>> BEGIN
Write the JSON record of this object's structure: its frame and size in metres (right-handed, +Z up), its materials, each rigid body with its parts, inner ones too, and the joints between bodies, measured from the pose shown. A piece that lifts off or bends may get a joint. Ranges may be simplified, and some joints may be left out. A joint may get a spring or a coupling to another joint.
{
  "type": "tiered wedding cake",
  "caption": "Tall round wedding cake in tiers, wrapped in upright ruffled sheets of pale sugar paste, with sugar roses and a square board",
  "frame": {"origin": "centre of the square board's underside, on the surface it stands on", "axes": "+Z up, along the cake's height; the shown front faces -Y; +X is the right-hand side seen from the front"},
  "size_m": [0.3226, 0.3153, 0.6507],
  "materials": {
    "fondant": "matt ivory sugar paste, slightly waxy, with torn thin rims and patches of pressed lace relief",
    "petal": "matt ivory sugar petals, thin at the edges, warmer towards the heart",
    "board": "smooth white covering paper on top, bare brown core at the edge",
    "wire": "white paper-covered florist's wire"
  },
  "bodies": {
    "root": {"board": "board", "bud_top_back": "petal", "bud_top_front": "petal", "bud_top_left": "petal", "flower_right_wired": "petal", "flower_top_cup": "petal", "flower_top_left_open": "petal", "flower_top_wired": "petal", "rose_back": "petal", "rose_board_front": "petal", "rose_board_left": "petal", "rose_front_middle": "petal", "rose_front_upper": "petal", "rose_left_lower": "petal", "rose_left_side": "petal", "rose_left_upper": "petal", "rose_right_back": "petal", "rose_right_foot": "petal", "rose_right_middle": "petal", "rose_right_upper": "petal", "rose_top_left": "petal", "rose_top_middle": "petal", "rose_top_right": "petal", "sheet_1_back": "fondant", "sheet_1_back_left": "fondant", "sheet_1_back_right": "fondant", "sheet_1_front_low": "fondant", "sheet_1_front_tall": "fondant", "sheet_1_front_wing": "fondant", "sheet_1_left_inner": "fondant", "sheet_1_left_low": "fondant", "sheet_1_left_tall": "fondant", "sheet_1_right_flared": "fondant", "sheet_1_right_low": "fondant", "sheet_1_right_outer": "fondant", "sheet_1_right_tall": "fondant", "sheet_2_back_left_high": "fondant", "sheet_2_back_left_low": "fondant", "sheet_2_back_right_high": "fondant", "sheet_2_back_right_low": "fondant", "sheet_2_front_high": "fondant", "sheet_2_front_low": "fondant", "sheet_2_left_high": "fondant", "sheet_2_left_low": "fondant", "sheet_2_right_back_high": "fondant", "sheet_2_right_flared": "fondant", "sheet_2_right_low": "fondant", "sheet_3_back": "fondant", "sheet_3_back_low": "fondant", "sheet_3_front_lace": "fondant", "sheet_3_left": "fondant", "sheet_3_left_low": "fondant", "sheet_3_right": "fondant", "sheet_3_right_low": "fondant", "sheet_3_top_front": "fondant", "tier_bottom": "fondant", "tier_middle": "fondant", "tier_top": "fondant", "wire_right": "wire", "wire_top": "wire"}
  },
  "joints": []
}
>> END
>> BEGIN
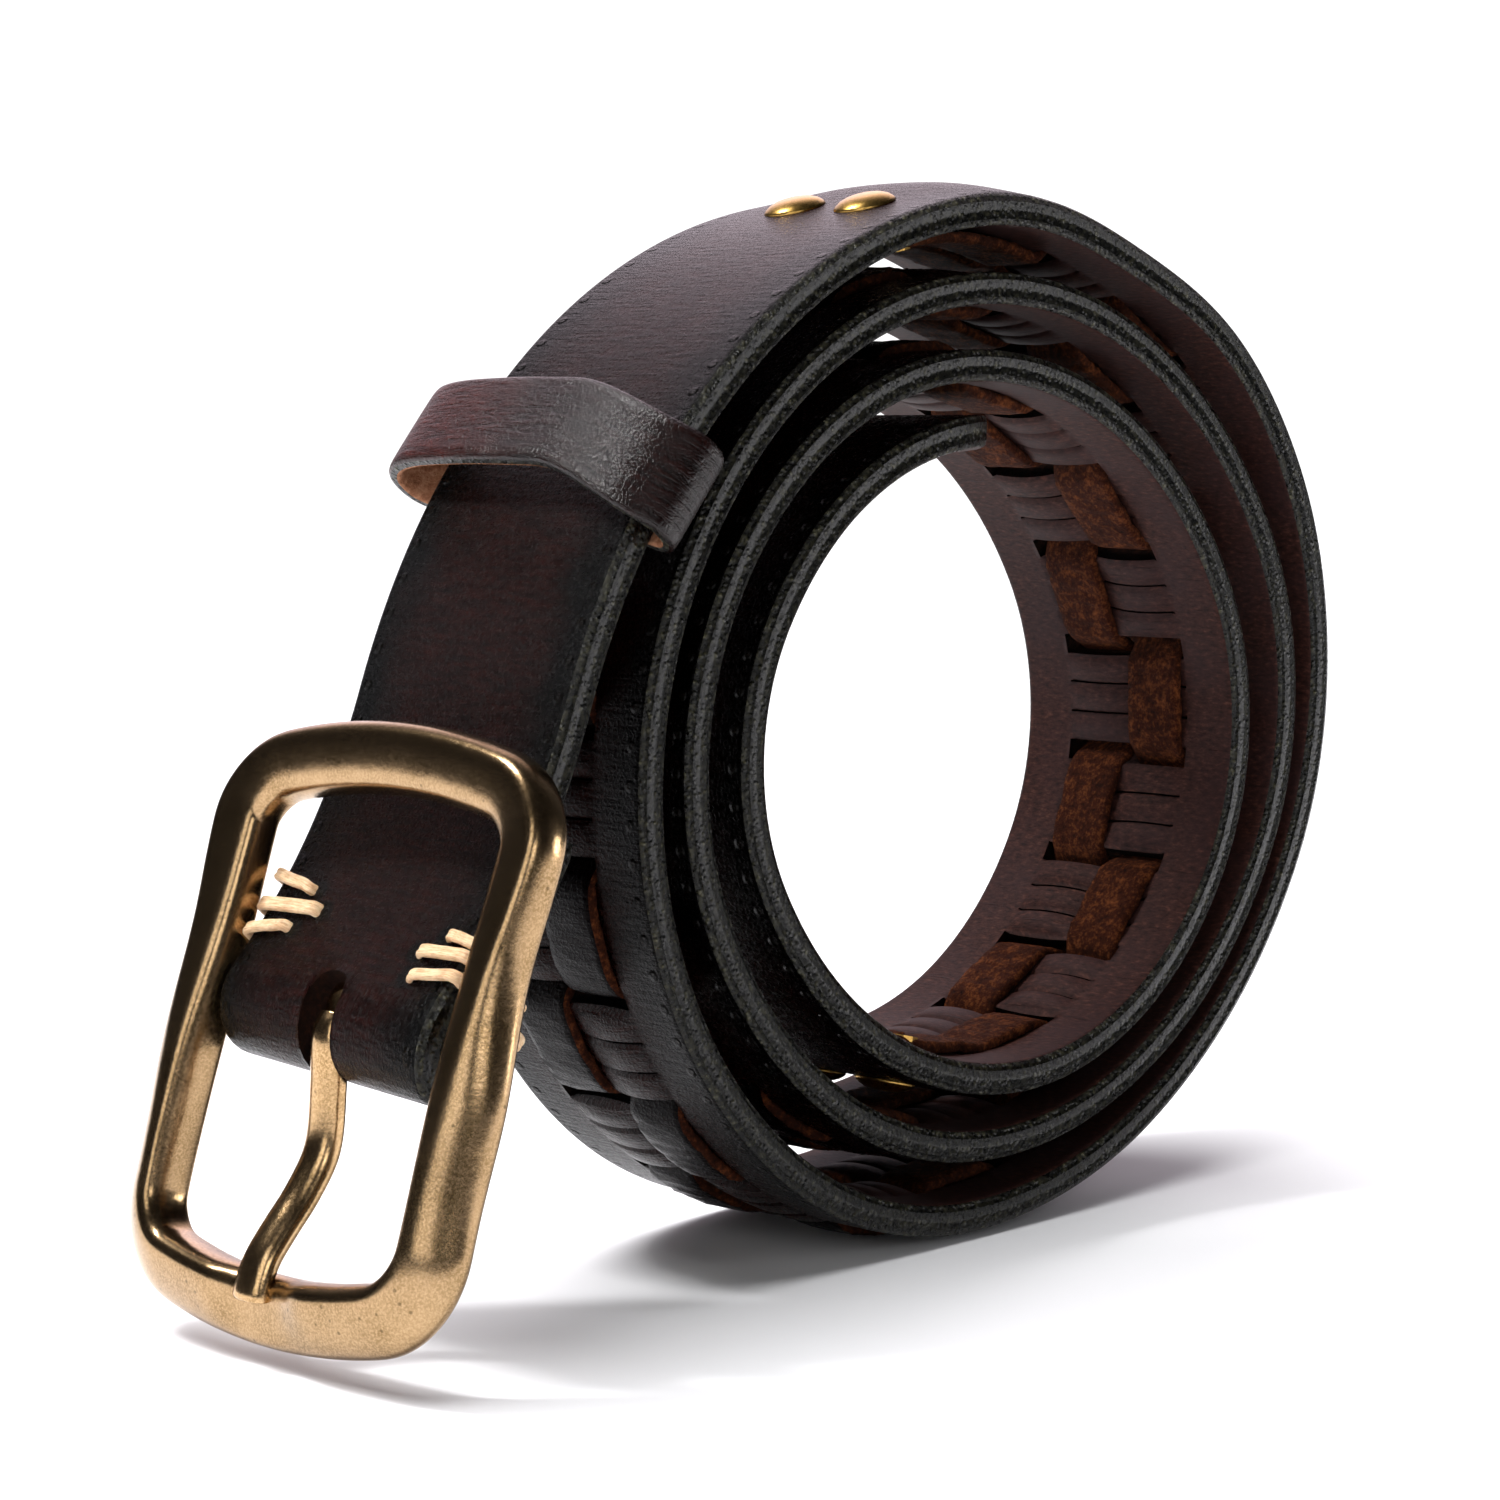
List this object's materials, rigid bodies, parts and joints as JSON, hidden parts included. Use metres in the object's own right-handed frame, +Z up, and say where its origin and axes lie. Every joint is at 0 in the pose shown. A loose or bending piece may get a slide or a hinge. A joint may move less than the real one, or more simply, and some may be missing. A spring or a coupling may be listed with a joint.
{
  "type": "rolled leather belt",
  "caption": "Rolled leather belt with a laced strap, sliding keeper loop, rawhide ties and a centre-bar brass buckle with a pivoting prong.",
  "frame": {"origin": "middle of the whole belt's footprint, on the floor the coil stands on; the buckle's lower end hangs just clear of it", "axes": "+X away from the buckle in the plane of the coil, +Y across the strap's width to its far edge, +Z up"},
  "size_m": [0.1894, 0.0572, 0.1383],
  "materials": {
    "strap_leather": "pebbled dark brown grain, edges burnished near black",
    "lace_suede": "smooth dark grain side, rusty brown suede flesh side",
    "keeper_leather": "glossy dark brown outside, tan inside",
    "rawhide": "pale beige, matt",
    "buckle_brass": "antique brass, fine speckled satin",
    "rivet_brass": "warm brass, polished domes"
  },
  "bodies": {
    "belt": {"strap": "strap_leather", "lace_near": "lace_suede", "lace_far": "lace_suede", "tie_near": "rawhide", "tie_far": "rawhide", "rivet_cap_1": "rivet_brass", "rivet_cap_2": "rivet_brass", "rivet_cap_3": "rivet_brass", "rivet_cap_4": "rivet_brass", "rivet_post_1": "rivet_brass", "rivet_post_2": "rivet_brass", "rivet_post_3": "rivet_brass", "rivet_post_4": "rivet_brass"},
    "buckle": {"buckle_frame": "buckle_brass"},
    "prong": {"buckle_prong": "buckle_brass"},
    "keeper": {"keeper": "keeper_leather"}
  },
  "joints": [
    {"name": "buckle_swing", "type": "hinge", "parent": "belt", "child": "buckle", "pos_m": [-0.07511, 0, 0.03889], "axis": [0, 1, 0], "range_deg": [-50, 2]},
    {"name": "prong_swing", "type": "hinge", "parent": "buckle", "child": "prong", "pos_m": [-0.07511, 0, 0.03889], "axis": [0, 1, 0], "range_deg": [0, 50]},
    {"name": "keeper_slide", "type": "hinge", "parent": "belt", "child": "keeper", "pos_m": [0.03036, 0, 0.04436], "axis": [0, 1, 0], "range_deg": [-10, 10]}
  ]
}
>> END
>> BEGIN
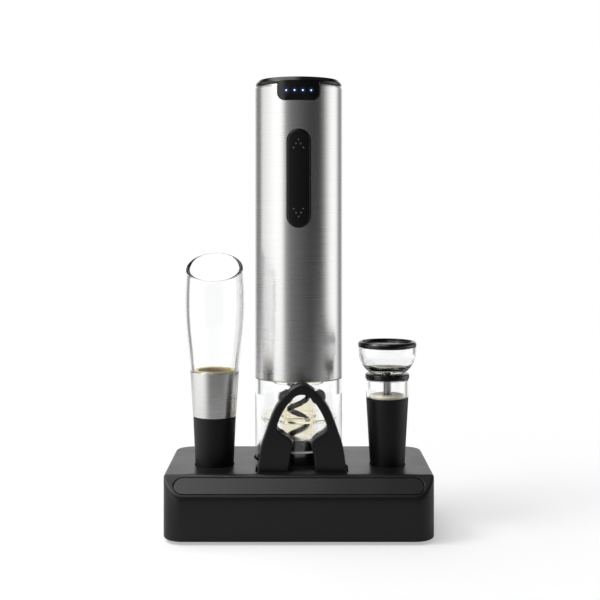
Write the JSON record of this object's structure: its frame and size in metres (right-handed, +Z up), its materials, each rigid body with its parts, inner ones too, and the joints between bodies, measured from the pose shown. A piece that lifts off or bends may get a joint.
>> END
§ **Prompt**:
Show every line above in which the word "joints" occurs.

§ **Right answer**:
Write the JSON record of this object's structure: its frame and size in metres (right-handed, +Z up), its materials, each rigid body with its parts, inner ones too, and the joints between bodies, measured from the pose shown. A piece that lifts off or bends may get a joint. Ranges may be simplified, and some joints may be left out. A joint may get a spring or a coupling to another joint.
  "joints": []
List this object's materials, rigid bodies, parts and joints as JSON, hidden parts included. Use metres in the object's own right-handed frame, +Z up, and say where its origin and axes lie. Every joint is at 0 in the pose shown. A loose or bending piece may get a slide or a hinge. A joint may move less than the real one, or more simply, and some may be missing. A spring or a coupling may be listed with a joint.
  "joints": [
Write the JSON record of this object's structure: its frame and size in metres (right-handed, +Z up), its materials, each rigid body with its parts, inner ones too, and the joints between bodies, measured from the pose shown. A piece that lifts off or bends may get a joint.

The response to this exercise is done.